MAM 2016: Fantastic 3-D Experience of the Heart or Why We Were Wearing 3-D glasses!

The movie won an Oscar for Best Special Visual Effects; Image: Foresight Institute
by Steve S. Ryan, PhD
In 1966, the wide-screen movie Fantastic Voyage took viewers inside the human body by injecting a miniaturized submarine, its crew and a surgical team into the carotid artery. Their mission was to break up a clot and save the VIP patient. Traveling through the heart to the brain, reveals a world of dazzling color, a floating wonderland with huge red corpuscles, whirling globules, platelets and particles.
I had that same amazing experience when Dr. Joris Ector presented his incredible 3-D vision of a real heart. Just like when watching the movie, there were involuntary gasps and shocks as you felt what it was like to move through the heart.
And yes, we had to wear 3-D glasses! That’s got to be a first at an A-Fib conference.


Starting with the exterior of a beating heart, Dr. Ector, from the University of Leuven, Belgium, showed every possible 3-D angle.
Next, he peeled away the exterior to reveal the movement of the heart from the inside. Next, he whisked you inside the heart so fast that you almost got dizzy.

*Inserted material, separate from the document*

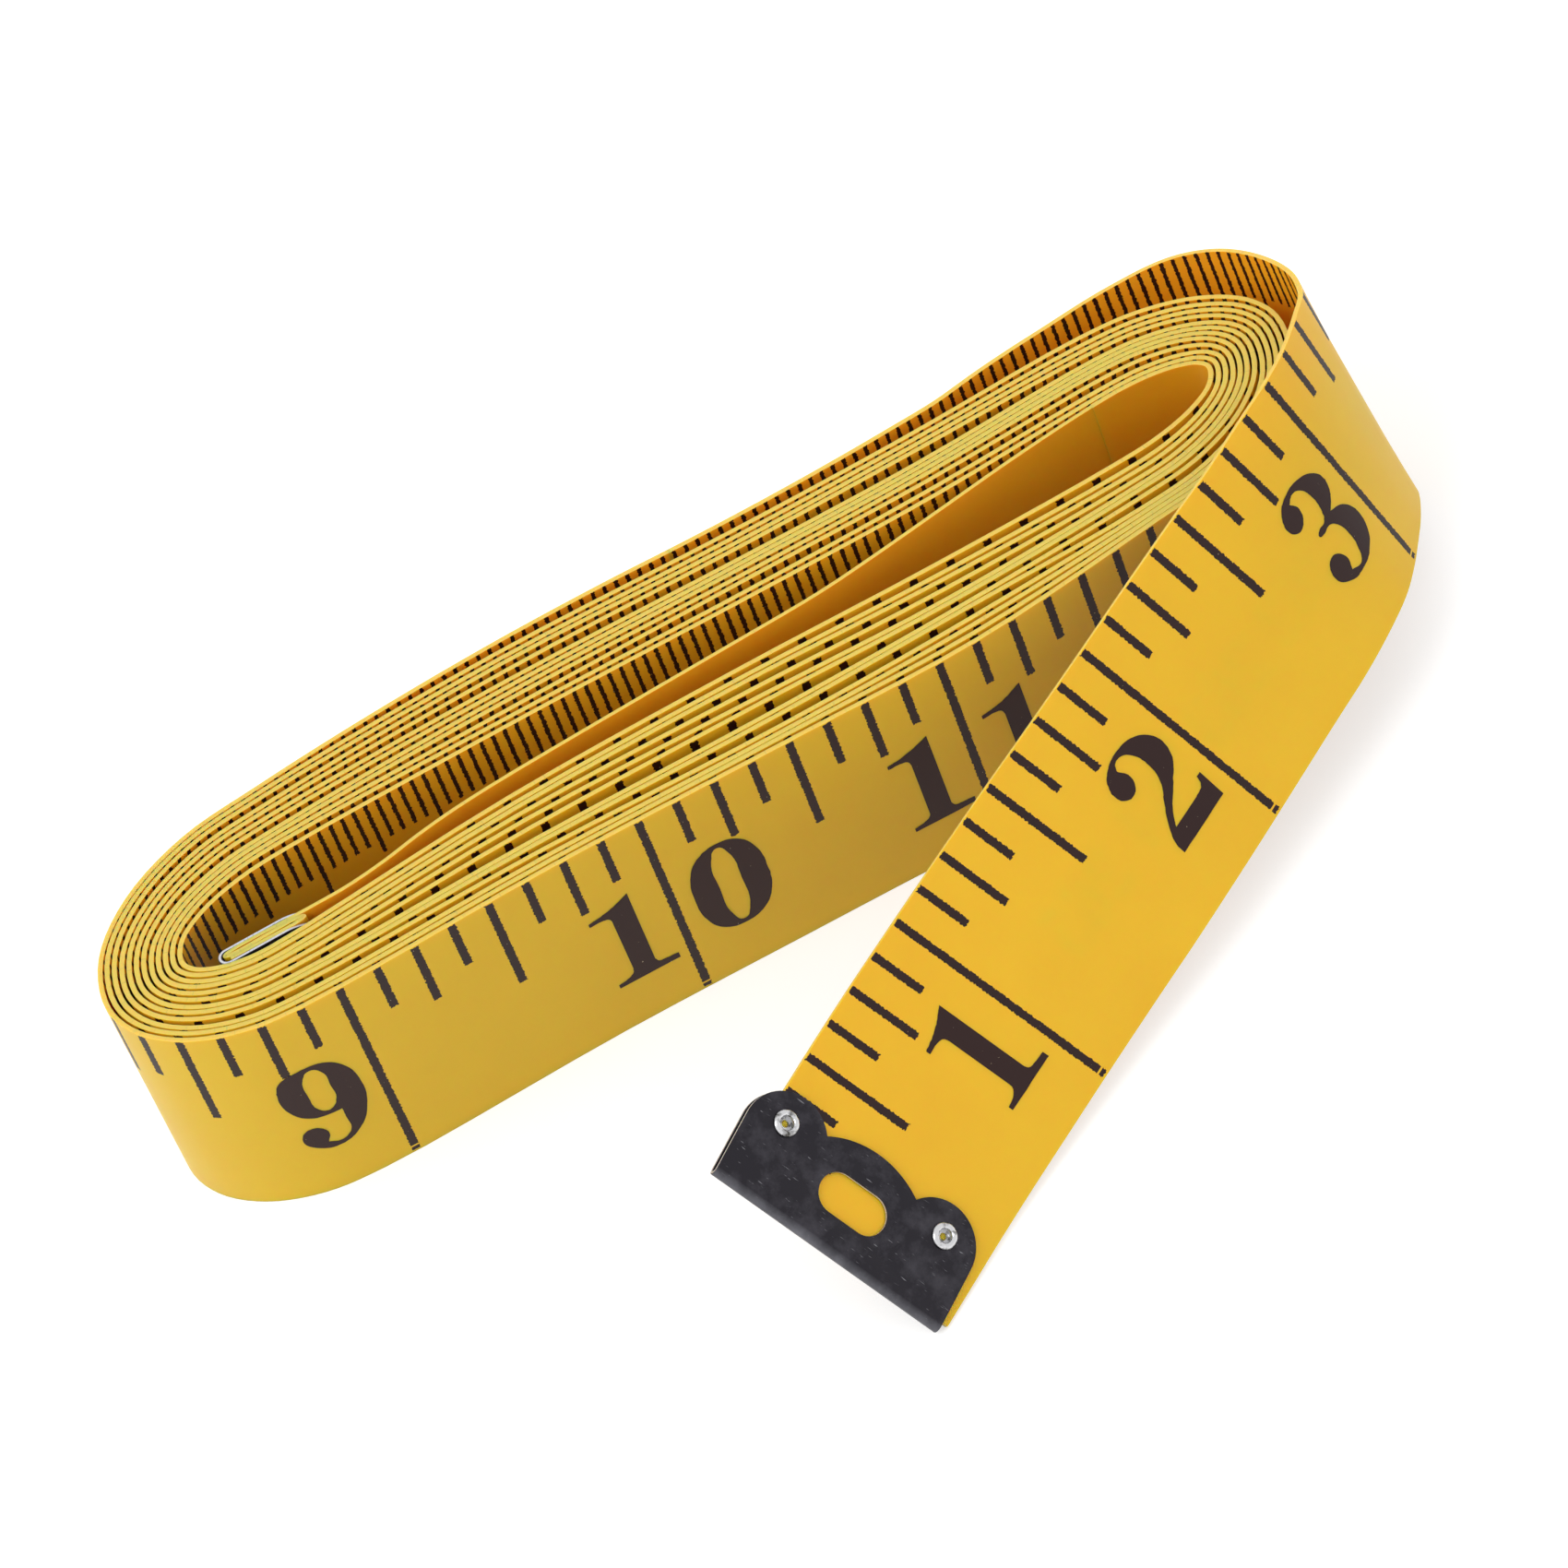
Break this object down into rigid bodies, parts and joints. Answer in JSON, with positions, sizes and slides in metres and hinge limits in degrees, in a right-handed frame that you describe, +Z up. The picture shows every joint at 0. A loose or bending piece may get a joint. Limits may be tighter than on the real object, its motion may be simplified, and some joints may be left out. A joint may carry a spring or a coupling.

Particularly interesting was the trip through the left atrium into the Left Atrial Appendage (LAA) with its trabeculations (thick muscular tissue bands) which looked like columns in close-up.
In some ways, Dr. Ector’s presentation felt more real and comprehensive than watching footage of an actual heart beating. It was an astounding experience (just like watching Fantastic Voyage in 1966). (I wish I had an interior of the 3-D heart to share with you.)